IN HER ELEMENT
Artist Teresita Fernández, who was awarded a MacArthur Fellowship in 2005, makes pieces that reflect the landscape as she sees it. Monocle visits her as she prepares to install her new show in New York.
“I’m originally from Miami but I moved to New York 12 years ago. Living here in Brooklyn gives me privacy. I live next door to my studio. I love this neighbourhood, Boerum hill. I like that I can walk out of my studio and turn right and there are all these gritty industrial warehouses along the Gowanus Canal, and if I turn left I can get good food and a great espresso. I feel I can move between different areas of my life very easily.
I’ve spent most of the last month going back and forth to Japan installing my commissioned work “Blind Blue landscape” at the Benesse Art Site in Naoshima. I thrive on a hectic travel schedule. It keeps me organised. Soon, I’ll install my show at Lehmann Maupin in new York, and a museum show at the Blanton in Texas.
I like to think that I’m very hands-on in the sense that I’m obsessed with detail and how things get made. I’ve had three people in here doing nothing but polishing and shaving chunks of graphite for the last five months. When I’m not travelling or in production meetings, I’m working here in the studio. I’m a night owl and I prefer to work in the middle of the night, when no one else is here. I need to be alone in order to think about why I’m making work and what’s going to happen next. Right now, my whole life is covered in graphite. My new show at Lehmann Maupin will be made completely out of graphite, from large-scale sculpture to a kind of panoramic wall installation to small drawings that are simultaneously relief sculpture, painting and traditional drawing. Graphite is relentlessly messy to work with, and everything here in my studio has acquired a gorgeous deep-grey metallic sheen. Natural raw graphite, has an unreal, luminous quality. I was seduced by its lustre and its connection to diamonds, which have the same chemical composition.

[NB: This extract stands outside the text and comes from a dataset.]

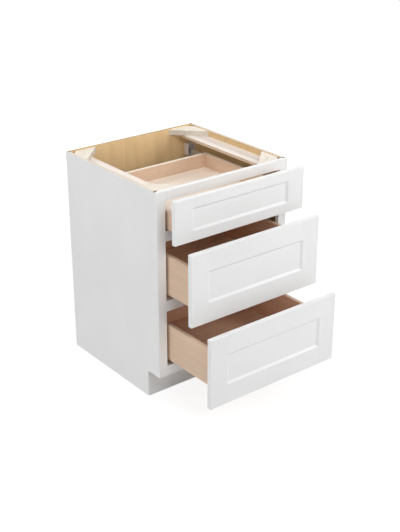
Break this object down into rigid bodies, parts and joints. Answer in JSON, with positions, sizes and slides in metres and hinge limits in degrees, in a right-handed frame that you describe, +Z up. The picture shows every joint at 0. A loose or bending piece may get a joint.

I traced the origins of graphite to Borrowdale in the lake District, England, where it was first discovered and mined in the 1500s. I liked the idea that the whole of Borrowdale was essentially one big drawing, solid graphite underfoot. This is what prompted me to want to make these big, solid, three-dimensional
Smudges.to assemble one of the graphite pieces becomes essentially to engage in the act of drawing. I think of us as viewers and makers, as being terribly volatile, always infusing the act of looking with these serendipitous optical and psychological frenzies, so that the work is always different and always informed by the disposition of a complicit viewer.
The “nocturnal” drawings in my upcoming show are meant to disappear. They can be initially mistaken for dark, minimalist paintings. As you get closer and the surface of the polished graphite catches the light the details – the cliffs and tidal pools and night skies – are revealed. I wanted it to feel like your eyes were adjusting to the darkness, where the longer you wait the more you see. All of this emphasizes this underlying theme of dimming something in order to see more; this connection between revealing and concealing. I’m fascinated by this idea that to be dazzled and to be blinded are, optically, the same exact thing.
I was amazed and thrilled to get the Naoshima commission. I oversaw the installation. I had an amazing crew that had just finished installing the recent Monet acquisition. There were 13 people working for a week attaching almost 30,000 tiny, mirrored glass cubes to a curved wall of the Tadao Ando space with a highly choreographed, precise system. each morning the workers would meet and the boss would give them a pep talk about how they should take pride in their work. Then everyone would do stretching exercises! When you go to Naoshima, the landscape is so powerful and I wanted to create a piece that reflected everything that was happening atmospherically in the space around it, so each mirror becomes a miniature portrait of the changing landscape.
Working with landscape as a reference is the ultimate grandiose gesture; I’m intrigued by the pretentious, formal, and historical baggage it comes loaded with. I often spend weekends in my cabin upstate, which is near the Franklin mineral mine and the area where Robert Smithson [a specialist in large earthwork sculptures] conceived so much of his work. this is where I first became fascinated with the idea of mining in relation to a deliberately romanticised landscape.
After the shows in new York and Texas I’m going to Singapore for a month to develop a new body of work. I feel much more excited about what’s coming than what I’ve already accomplished. I think that’s the place you want to be as an artist because you get to a point where people expect something of you based on the work you have already created. The crucial thing is, are you looking forward or are you looking at what you’ve done already? I’m still being constantly surprised by my work and to me that’s crucial.”